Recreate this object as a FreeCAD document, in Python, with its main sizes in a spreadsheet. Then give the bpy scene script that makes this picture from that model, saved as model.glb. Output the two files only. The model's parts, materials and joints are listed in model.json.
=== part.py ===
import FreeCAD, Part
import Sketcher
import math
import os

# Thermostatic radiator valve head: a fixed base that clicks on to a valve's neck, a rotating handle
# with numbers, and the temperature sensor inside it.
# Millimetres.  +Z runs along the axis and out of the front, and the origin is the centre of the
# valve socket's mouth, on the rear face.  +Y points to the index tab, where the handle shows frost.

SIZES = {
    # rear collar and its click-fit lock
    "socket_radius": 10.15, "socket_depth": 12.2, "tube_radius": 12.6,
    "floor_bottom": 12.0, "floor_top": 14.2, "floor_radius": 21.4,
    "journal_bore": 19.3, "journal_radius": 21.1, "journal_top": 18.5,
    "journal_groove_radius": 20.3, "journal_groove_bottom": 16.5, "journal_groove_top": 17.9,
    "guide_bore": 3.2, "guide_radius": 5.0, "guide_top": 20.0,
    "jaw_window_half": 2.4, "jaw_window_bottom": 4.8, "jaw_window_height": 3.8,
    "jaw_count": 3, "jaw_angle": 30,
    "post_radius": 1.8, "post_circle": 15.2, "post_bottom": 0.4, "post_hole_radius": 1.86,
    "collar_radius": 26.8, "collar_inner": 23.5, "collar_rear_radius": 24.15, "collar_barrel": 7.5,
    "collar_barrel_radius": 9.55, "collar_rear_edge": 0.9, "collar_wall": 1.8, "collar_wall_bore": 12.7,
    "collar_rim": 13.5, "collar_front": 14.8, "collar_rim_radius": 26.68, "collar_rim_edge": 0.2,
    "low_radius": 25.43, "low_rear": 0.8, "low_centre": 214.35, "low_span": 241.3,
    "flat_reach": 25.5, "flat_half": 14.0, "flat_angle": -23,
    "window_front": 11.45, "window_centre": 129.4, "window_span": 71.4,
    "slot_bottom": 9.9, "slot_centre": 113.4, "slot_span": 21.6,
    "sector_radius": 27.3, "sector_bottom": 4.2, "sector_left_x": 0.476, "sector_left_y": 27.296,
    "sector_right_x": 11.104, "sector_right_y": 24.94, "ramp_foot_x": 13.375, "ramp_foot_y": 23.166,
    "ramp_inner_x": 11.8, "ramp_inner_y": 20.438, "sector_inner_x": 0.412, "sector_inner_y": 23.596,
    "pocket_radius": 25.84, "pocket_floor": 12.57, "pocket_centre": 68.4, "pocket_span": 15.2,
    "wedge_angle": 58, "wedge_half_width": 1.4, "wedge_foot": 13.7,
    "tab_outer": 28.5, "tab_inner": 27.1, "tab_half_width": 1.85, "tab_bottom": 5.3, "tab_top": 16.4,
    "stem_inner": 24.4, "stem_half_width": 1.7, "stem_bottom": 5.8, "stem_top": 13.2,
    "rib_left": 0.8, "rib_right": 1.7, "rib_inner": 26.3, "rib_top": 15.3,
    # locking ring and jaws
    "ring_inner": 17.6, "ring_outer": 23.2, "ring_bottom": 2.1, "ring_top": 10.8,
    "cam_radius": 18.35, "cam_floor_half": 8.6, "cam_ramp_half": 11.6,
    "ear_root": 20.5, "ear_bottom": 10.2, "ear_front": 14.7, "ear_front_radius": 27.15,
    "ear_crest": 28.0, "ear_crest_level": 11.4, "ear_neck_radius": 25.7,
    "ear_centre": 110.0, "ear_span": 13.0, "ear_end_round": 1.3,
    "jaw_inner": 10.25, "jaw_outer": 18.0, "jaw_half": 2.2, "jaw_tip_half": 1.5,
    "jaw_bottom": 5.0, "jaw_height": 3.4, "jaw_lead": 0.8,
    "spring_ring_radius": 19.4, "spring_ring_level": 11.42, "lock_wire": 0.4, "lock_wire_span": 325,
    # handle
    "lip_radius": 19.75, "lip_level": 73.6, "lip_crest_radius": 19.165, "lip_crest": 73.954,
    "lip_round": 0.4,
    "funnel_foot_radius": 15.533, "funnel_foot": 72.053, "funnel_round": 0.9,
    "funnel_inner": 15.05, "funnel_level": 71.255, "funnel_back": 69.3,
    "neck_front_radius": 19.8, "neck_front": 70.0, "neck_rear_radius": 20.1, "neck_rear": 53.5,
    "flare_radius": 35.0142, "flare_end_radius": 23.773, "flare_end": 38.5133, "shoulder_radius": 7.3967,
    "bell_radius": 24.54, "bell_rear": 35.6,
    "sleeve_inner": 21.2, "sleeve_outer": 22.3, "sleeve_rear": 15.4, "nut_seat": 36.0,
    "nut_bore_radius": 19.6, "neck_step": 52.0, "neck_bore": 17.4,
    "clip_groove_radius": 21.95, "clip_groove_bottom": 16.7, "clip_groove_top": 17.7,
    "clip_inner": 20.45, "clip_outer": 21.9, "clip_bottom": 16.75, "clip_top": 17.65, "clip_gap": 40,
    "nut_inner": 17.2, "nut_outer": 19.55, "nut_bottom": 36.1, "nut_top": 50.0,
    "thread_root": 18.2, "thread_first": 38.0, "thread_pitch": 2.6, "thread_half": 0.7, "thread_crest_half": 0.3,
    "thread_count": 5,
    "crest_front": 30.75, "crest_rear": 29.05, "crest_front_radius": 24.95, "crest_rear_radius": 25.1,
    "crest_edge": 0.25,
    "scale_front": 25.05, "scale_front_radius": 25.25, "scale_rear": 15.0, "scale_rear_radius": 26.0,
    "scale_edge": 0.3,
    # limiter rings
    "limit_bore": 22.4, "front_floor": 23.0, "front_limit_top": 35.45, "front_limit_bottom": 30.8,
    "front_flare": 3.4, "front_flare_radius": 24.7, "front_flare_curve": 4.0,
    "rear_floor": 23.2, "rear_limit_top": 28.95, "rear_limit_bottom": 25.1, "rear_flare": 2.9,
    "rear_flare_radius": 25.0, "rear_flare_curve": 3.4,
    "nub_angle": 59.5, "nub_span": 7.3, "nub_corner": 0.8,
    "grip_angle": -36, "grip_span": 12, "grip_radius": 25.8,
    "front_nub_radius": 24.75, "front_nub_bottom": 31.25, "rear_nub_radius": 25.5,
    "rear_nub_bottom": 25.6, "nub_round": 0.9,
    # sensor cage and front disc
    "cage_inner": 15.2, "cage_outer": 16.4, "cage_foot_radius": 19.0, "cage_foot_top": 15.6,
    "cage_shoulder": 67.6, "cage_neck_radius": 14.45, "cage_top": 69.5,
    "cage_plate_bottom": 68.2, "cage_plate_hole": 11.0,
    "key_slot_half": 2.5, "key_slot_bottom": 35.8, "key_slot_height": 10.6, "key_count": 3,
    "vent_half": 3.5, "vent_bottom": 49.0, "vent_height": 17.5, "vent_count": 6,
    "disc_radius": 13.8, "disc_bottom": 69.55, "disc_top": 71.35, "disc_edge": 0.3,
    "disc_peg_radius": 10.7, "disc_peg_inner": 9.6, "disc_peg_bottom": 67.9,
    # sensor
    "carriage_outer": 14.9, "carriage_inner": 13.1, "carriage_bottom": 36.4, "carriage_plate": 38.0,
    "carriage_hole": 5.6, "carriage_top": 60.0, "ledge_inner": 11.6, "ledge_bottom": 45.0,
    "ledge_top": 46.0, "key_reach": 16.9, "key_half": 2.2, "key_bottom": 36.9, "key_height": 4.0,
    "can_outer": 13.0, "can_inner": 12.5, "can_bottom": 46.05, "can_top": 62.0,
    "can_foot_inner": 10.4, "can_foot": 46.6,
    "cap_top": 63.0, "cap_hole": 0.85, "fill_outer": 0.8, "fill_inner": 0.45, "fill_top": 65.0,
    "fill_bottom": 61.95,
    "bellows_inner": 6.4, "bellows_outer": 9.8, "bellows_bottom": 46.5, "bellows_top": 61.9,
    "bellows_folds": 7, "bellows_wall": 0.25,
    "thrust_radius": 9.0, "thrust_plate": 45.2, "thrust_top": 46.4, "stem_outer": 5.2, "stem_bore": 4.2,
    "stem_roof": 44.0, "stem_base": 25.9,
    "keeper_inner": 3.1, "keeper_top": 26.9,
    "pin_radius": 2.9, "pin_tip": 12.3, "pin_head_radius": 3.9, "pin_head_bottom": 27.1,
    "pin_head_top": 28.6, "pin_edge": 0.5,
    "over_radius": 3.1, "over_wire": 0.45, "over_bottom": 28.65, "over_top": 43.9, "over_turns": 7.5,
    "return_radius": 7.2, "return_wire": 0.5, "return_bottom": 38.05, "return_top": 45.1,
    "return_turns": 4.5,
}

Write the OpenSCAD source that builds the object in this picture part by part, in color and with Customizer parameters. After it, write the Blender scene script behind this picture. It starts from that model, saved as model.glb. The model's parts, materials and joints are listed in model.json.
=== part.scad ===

__WHAT IS REQUIRED__:
Everything from the first line through the line containing "# valve socket's" should be quoted exactly, and nothing beyond it.

__ANSWER IN FULL__:
Recreate this object as a FreeCAD document, in Python, with its main sizes in a spreadsheet. Then give the bpy scene script that makes this picture from that model, saved as model.glb. Output the two files only. The model's parts, materials and joints are listed in model.json.
=== part.py ===
import FreeCAD, Part
import Sketcher
import math
import os

# Thermostatic radiator valve head: a fixed base that clicks on to a valve's neck, a rotating handle
# with numbers, and the temperature sensor inside it.
# Millimetres.  +Z runs along the axis and out of the front, and the origin is the centre of the
# valve socket's mouth, on the rear face.  +Y points to the index tab, where the handle shows frost.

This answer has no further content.